3. Improper Service Upon Defendant Koster
Defendant Koster states that there has been insufficient service of process because plaintiff served him by certified mail. He argues that Fed.R.Civ.P. 4(m) provides that the Court shall dismiss an action if service is not made within 120 days of filing the complaint. Plaintiff filed a Notification of Service and a Motion for Substituted Service on June 21, 2005 (Doc. # 12). She states that she sent the Complaint to defendant Koster via certified mail to the Cass County Commissioner's office and also to Koster's office in Jefferson City, Missouri. Defendant responds that service by certified mail is not allowed under the Federal Rules of Civil Procedure. Plaintiff responds that as a pro se plaintiff she believed that the United States Marshall's office would arrange for service upon the defendants. The Court is unsure as to whether a summons was ever issued for defendant Koster. The docket sheet reflects that summons were issued for the Cass County Prosecutor's office on two different dates, but it appears that no summons was ever issued for defendant Koster.
Fed.R.Civ.P. 4(m) provides that the Court shall extend the time for completing service if plaintiff can show good cause for his failure to complete service. "A showing of good cause requires at least 'excusable neglect' — good faith and some reasonable basis for noncompliance with the rules." Adams v. AlliedSignal Gen. Aviation Avionics, 74 F.3d 882, 887 (8th Cir. 1996); McKenzie v. Lunds, Inc., 63 F.Supp.2d 986, 994 (D.Minn. 1999). "If plaintiff fails to show good cause, the court still may extend the time for service rather than dismiss the case without prejudice." Adams, 74 F.3d at 887.

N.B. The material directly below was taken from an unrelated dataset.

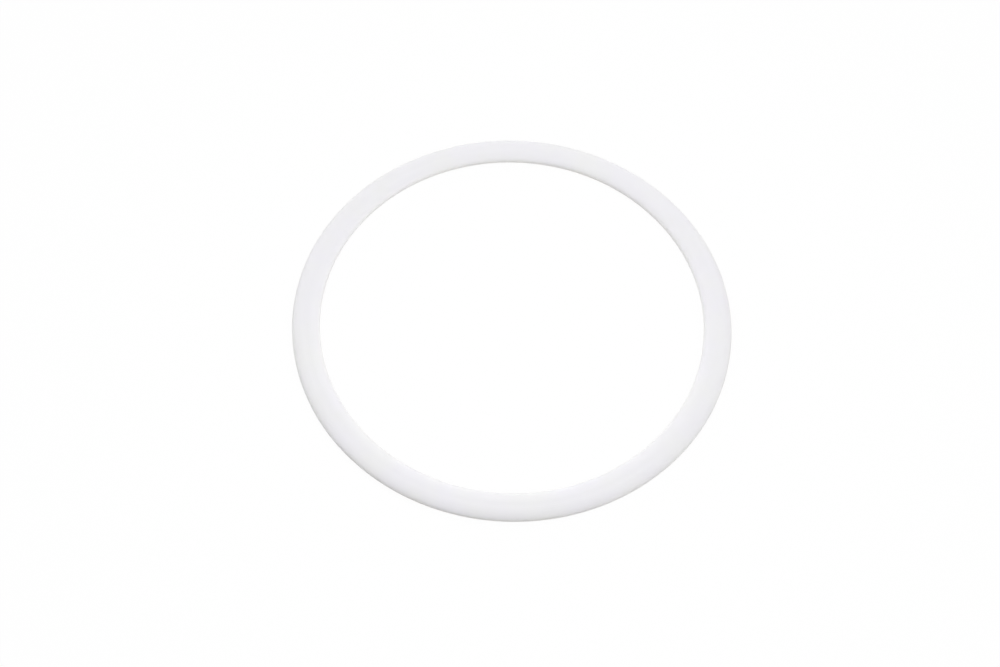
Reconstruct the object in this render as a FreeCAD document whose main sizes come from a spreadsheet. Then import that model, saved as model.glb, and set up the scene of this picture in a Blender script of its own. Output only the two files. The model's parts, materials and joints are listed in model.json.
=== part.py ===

In the instant case the Court finds that plaintiff is proceeding pro se and had at least made an effort to complete service upon defendant Koster. Therefore, plaintiff will be given an extension of time in which to effect service upon defendant Koster. The Clerk's office is hereby ORDERED to forward appropriate process forms to plaintiff and within twenty (20) days, plaintiff shall return the completed summons and service forms to the Clerk's office showing the address where defendant Chris Koster may be served. The Clerk of the Court is directed to issue summons and process and deliver the same to the United States Marshal for service upon the defendant, Chris Koster. The United States Marshal may first attempt service by certified mail, return receipt requested. Therefore, defendant Koster's Motion to Dismiss based on insufficiency of service is hereby DENIED.
IV. CONCLUSION
For the reasons stated above, the Court hereby DENIES the Motion to Dismiss filed by the Prosecutor's Office (Doc. # 9), defendant Koster's Motion to Dismiss is hereby GRANTED in part and DENIED in part (Doc. # 11), plaintiff's Motion for Substituted Service is hereby DENIED (Doc.# 12), plaintiff's Motion for an Extension of Time to Complete Service is hereby GRANTED (Doc. # 15) and defendant's Motion for an Extension of Time to Conduct Scheduling Conference and Submit Proposed Scheduling Order is hereby GRANTED (Doc. # 17). After defendant Koster is served, the parties shall have twenty days in which to conduct their initial scheduling conference and to submit their proposed Scheduling Order. The Court also notes that plaintiff had previously filed a Motion to Dismiss her case (Doc. # 15). However, in a later pleading plaintiff withdrew that request. Therefore, plaintiff's Motion to Dismiss is hereby DENIED as MOOT (Doc. # 15).The Court also notes that in plaintiff's response to defendant's Motion for an Extension of Time to Conduct Scheduling Conference, plaintiff argued that defendant Koster was amenable to suit under 42 U.S.C. § 1983. Defendant responds that plaintiff did not reference § 1983 in her original Complaint, but instead appeared to be alleging a Title VII claim based on age or gender. Thus, it is unclear at this point exactly what claims plaintiff is asserting. If plaintiff wishes to assert a § 1983 claim against the defendants she may file a Motion for Leave to Amend her Complaint.